● AIM OF THE TASK: From the entries below, extract every line that includes the word "handed".

***** RECORDS SUPPLIED *****

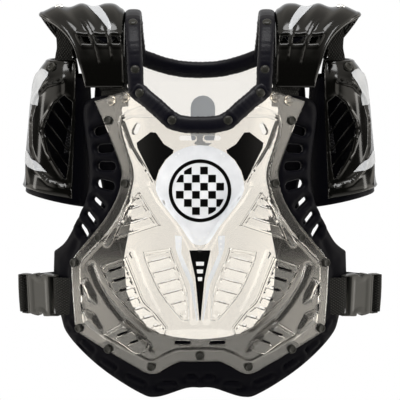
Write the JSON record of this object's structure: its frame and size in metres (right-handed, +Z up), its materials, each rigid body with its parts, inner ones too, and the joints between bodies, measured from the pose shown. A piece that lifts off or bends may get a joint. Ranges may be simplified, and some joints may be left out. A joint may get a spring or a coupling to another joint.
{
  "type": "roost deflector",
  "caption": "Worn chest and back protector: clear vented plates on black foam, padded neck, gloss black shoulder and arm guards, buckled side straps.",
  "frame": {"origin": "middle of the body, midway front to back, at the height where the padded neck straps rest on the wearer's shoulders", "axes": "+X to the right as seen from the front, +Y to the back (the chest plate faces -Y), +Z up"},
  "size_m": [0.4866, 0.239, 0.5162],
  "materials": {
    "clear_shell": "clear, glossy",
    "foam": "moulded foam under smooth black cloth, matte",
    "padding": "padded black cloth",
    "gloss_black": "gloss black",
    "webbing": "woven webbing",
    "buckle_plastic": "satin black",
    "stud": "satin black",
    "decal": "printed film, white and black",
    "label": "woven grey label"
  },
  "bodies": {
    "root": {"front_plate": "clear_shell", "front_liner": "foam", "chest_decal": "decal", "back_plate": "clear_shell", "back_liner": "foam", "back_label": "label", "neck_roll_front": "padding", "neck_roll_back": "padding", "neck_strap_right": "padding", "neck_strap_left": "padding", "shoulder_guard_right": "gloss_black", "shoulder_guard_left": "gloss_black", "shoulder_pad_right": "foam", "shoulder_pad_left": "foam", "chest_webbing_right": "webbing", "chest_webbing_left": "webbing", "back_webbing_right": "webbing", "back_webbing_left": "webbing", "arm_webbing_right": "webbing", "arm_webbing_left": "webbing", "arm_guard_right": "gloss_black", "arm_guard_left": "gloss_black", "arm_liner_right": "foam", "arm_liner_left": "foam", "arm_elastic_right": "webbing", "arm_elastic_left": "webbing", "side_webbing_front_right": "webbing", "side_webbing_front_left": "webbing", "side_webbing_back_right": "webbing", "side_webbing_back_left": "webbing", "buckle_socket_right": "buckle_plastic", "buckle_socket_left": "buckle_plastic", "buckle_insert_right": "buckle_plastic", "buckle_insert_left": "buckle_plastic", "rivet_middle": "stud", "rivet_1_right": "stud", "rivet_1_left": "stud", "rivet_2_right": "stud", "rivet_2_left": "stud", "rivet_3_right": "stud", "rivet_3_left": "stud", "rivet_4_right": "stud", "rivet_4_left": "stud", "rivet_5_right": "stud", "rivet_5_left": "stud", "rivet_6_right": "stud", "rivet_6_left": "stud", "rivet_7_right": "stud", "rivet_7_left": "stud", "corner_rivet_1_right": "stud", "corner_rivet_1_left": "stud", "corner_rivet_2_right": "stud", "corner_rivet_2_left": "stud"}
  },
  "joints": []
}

*****
***** RECORDS SUPPLIED *****

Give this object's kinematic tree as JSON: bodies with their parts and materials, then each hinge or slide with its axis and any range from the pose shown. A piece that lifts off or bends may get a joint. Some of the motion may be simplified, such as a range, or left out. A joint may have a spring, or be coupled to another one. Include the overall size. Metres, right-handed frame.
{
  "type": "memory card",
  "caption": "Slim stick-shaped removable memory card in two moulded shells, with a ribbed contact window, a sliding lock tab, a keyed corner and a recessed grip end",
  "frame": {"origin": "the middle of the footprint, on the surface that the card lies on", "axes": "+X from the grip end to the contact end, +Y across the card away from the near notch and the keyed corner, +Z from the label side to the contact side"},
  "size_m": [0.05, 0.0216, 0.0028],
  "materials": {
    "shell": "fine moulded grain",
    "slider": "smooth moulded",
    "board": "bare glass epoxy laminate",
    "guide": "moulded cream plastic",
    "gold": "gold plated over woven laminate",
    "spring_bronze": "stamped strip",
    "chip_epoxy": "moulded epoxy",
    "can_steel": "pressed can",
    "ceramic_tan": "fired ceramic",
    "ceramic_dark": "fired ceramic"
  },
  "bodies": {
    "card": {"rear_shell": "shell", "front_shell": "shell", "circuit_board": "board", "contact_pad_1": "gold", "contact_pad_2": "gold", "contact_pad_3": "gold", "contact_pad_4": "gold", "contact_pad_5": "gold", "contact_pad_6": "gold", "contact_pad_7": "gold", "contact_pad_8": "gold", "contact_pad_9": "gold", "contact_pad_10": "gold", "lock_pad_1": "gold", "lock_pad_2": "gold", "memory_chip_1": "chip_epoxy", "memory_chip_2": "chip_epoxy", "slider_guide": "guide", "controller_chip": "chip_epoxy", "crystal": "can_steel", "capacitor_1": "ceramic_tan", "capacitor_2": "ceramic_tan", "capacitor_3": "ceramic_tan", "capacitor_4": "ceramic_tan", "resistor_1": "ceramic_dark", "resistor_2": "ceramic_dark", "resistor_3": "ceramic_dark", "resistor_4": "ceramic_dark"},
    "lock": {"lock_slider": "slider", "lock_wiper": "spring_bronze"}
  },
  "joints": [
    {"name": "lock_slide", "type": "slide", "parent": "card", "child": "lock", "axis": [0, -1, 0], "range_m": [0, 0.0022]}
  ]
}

*****

● TASK OUTPUT:
Write the JSON record of this object's structure: its frame and size in metres (right-handed, +Z up), its materials, each rigid body with its parts, inner ones too, and the joints between bodies, measured from the pose shown. A piece that lifts off or bends may get a joint. Ranges may be simplified, and some joints may be left out. A joint may get a spring or a coupling to another joint.
Give this object's kinematic tree as JSON: bodies with their parts and materials, then each hinge or slide with its axis and any range from the pose shown. A piece that lifts off or bends may get a joint. Some of the motion may be simplified, such as a range, or left out. A joint may have a spring, or be coupled to another one. Include the overall size. Metres, right-handed frame.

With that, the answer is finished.